GOAL OF THE EXERCISE
Go through the entries and count the lines with the string "lifts" in them. Give only that number.
* begin LISTED RECORDS *
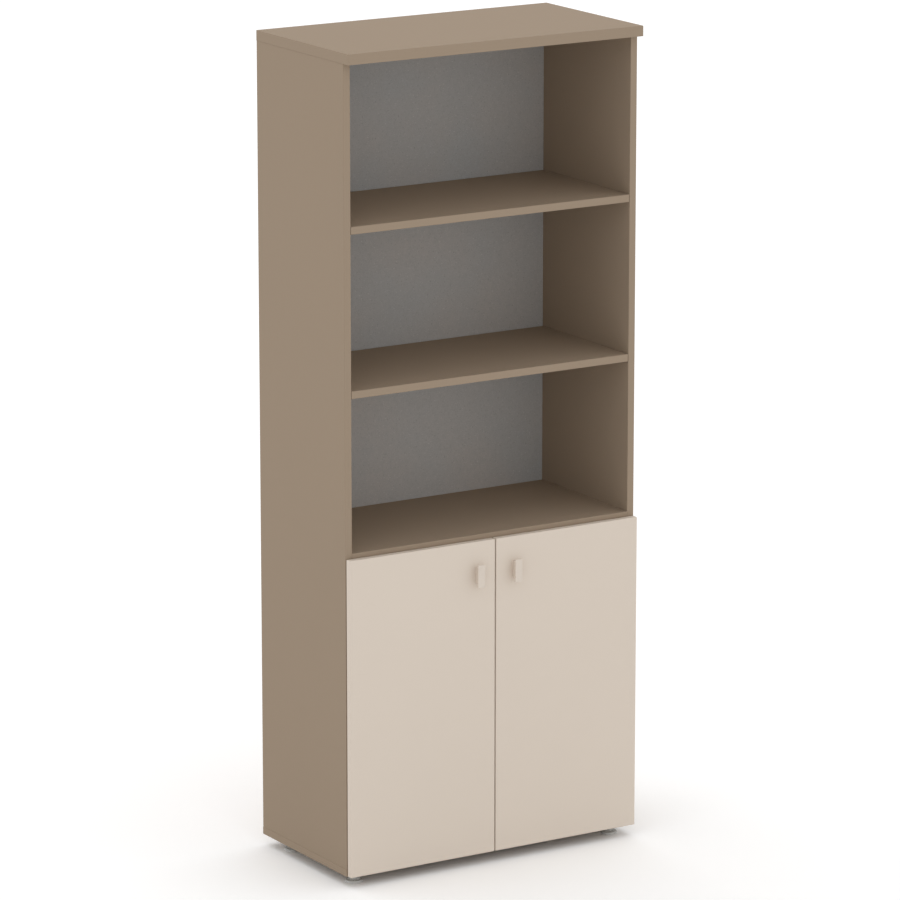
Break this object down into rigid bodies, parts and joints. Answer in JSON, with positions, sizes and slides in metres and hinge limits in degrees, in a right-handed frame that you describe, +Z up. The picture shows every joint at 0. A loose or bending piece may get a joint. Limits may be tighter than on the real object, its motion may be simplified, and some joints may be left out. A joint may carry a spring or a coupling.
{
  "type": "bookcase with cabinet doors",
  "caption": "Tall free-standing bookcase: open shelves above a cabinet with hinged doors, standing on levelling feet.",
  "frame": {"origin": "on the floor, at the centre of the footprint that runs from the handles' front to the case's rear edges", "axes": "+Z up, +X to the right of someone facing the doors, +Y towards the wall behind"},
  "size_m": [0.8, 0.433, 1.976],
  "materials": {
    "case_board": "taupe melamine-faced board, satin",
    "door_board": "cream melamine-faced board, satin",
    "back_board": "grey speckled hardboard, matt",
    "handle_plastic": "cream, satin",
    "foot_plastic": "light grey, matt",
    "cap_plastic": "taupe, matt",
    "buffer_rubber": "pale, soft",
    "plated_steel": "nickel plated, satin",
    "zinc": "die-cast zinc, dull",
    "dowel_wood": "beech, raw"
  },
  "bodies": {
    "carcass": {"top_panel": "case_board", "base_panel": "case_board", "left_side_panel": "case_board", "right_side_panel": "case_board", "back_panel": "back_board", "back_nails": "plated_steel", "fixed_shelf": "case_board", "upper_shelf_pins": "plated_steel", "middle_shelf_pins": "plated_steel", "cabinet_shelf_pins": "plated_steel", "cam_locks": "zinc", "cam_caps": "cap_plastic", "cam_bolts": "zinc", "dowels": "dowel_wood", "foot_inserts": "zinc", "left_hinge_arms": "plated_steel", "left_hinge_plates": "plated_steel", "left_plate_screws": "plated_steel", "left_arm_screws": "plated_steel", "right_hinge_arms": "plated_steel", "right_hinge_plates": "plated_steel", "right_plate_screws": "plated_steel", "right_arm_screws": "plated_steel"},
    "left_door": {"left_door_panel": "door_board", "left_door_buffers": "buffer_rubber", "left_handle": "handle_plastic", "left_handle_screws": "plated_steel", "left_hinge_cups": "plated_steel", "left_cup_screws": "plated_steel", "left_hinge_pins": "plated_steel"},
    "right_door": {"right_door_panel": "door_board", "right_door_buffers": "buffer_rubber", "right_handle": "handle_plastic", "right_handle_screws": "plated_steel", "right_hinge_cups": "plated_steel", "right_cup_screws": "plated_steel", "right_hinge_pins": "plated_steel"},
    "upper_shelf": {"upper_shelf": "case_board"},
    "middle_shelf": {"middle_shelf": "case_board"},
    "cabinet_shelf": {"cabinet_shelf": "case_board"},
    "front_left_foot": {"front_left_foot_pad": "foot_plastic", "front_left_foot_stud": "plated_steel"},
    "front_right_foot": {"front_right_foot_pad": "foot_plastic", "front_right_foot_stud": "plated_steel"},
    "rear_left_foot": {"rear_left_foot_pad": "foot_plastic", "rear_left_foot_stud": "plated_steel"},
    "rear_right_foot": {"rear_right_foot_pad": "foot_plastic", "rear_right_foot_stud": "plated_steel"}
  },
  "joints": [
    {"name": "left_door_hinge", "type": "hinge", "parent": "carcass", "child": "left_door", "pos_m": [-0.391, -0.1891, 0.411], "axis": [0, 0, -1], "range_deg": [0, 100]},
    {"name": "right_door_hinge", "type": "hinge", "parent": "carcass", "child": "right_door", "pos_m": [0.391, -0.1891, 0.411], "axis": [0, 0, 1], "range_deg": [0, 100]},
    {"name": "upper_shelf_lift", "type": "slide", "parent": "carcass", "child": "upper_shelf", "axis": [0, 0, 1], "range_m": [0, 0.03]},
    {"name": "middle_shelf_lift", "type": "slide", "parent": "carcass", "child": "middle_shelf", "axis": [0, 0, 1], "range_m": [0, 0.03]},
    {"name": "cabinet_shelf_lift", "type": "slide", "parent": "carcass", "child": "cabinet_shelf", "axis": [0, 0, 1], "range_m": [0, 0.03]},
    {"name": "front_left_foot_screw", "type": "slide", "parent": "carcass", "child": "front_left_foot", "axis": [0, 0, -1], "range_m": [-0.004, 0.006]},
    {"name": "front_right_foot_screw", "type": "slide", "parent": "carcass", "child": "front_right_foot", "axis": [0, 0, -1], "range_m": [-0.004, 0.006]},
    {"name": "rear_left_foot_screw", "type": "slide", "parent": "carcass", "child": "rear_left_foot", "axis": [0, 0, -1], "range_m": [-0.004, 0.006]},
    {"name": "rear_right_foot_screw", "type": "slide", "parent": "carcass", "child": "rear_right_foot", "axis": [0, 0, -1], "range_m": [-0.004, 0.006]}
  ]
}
* end LISTED RECORDS *
* begin LISTED RECORDS *
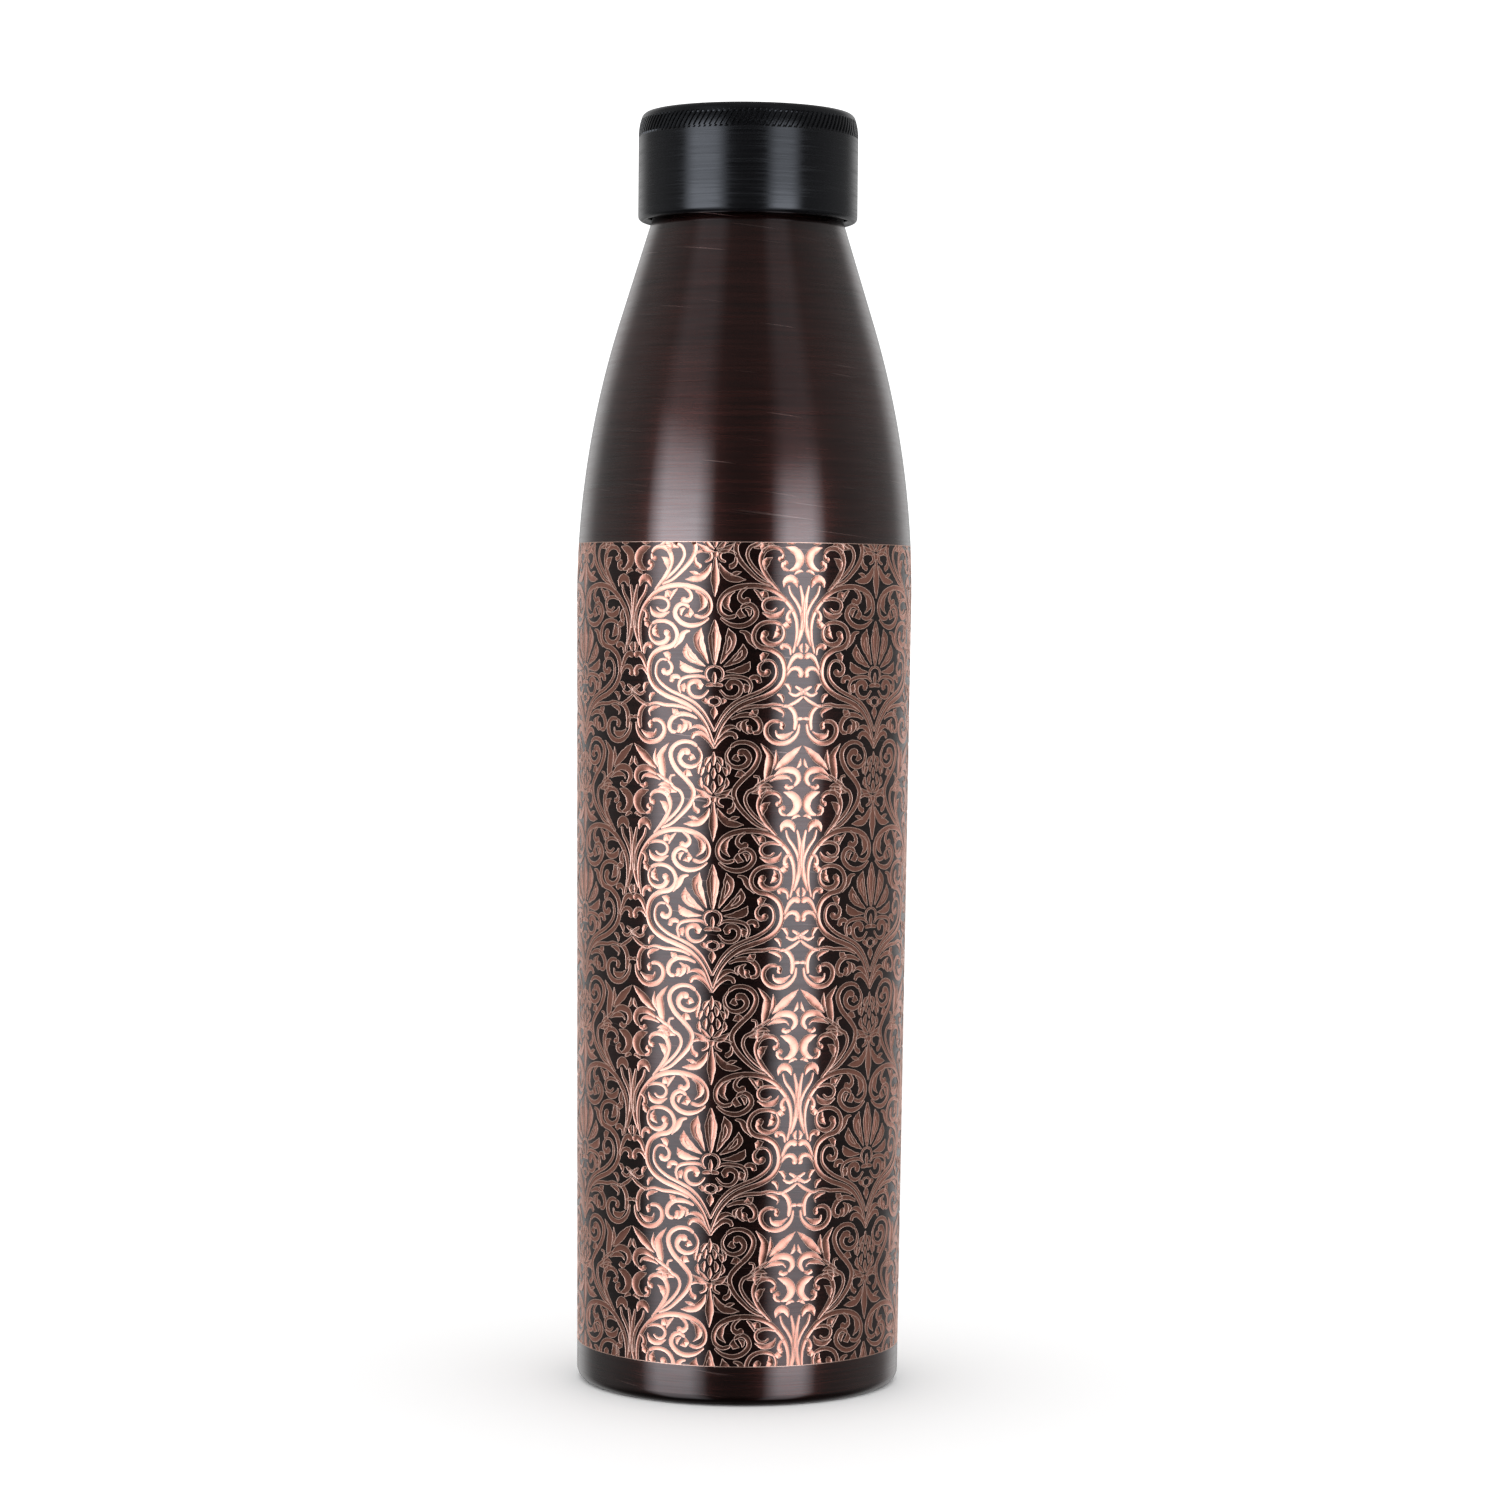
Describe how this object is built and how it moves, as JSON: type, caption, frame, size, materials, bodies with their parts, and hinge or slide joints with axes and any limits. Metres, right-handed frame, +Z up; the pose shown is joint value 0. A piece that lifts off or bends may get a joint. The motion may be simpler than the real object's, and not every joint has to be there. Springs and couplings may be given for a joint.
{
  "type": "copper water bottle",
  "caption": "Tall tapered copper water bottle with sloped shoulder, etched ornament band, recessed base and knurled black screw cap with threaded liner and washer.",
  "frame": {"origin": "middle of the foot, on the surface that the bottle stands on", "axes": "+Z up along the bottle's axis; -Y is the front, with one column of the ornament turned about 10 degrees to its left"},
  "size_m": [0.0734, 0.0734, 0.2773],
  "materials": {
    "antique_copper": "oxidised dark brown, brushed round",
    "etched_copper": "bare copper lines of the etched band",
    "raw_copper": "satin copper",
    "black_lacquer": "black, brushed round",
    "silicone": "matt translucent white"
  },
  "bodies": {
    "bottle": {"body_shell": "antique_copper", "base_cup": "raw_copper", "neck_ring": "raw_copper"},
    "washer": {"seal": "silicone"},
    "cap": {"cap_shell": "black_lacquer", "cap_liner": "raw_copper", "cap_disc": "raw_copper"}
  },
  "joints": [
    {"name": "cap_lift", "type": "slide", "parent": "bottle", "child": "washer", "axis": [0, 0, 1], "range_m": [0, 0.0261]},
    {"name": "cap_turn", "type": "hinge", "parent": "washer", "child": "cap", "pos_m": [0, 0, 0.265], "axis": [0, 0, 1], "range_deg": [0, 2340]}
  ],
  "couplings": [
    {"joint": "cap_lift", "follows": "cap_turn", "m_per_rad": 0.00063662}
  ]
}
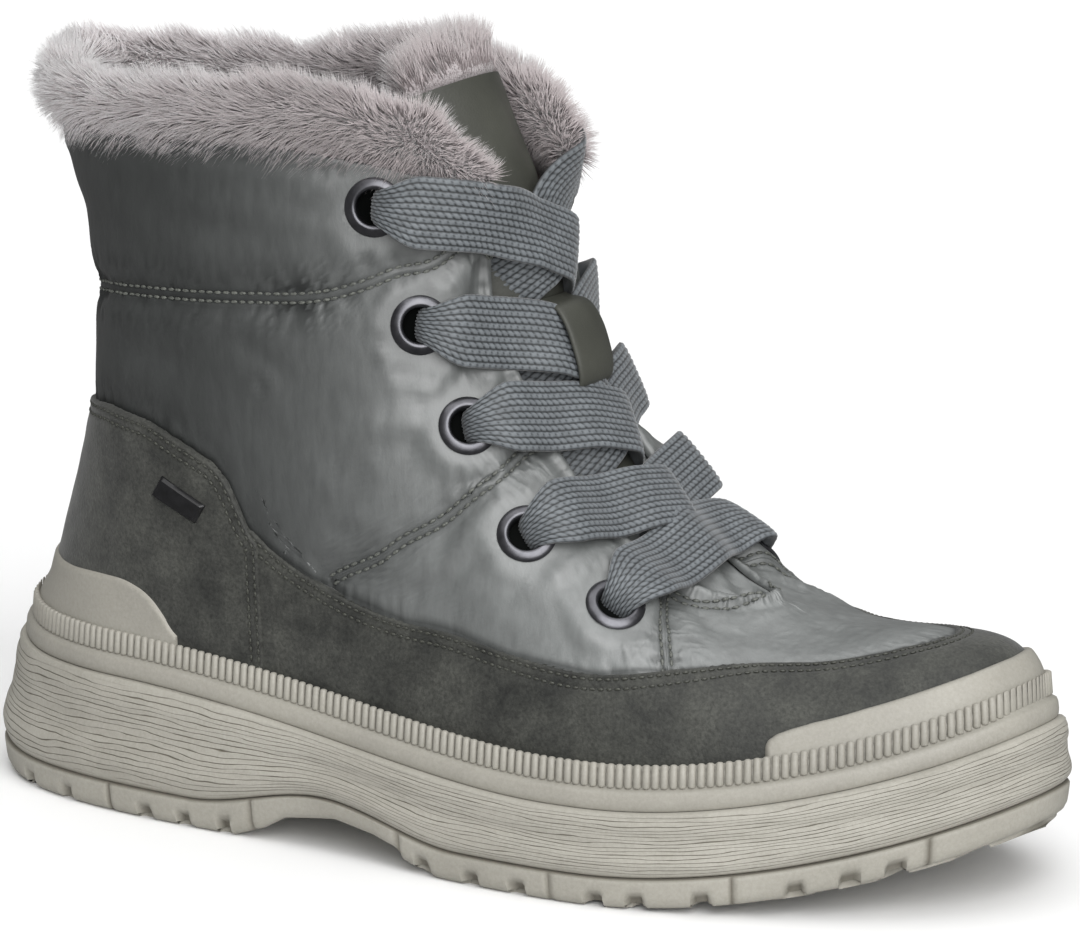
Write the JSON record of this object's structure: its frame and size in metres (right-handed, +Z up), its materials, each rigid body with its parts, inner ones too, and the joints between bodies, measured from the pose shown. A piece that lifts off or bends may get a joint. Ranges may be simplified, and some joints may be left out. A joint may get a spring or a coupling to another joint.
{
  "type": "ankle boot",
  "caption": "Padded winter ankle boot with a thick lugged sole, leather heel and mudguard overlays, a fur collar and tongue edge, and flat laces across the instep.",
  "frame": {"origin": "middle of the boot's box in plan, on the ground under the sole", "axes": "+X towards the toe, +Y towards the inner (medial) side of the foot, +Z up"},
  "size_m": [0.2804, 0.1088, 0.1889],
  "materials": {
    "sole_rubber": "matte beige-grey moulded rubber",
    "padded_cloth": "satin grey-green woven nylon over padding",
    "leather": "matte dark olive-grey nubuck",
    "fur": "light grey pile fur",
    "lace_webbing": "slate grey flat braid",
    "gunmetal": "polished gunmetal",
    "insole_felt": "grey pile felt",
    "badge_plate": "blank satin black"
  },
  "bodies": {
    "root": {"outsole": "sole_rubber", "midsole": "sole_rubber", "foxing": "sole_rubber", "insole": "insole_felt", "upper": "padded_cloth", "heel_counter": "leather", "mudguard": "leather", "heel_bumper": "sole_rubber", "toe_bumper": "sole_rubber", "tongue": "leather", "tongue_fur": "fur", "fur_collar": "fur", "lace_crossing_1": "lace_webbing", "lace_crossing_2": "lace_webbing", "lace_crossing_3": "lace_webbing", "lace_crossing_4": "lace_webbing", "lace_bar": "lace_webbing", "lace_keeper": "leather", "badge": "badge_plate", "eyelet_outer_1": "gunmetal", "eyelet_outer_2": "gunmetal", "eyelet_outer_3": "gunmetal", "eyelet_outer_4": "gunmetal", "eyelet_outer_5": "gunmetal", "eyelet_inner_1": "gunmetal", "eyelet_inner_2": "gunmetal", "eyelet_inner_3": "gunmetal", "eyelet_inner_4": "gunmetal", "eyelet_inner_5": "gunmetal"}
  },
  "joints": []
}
* end LISTED RECORDS *
SOLUTION TO THIS TASK
2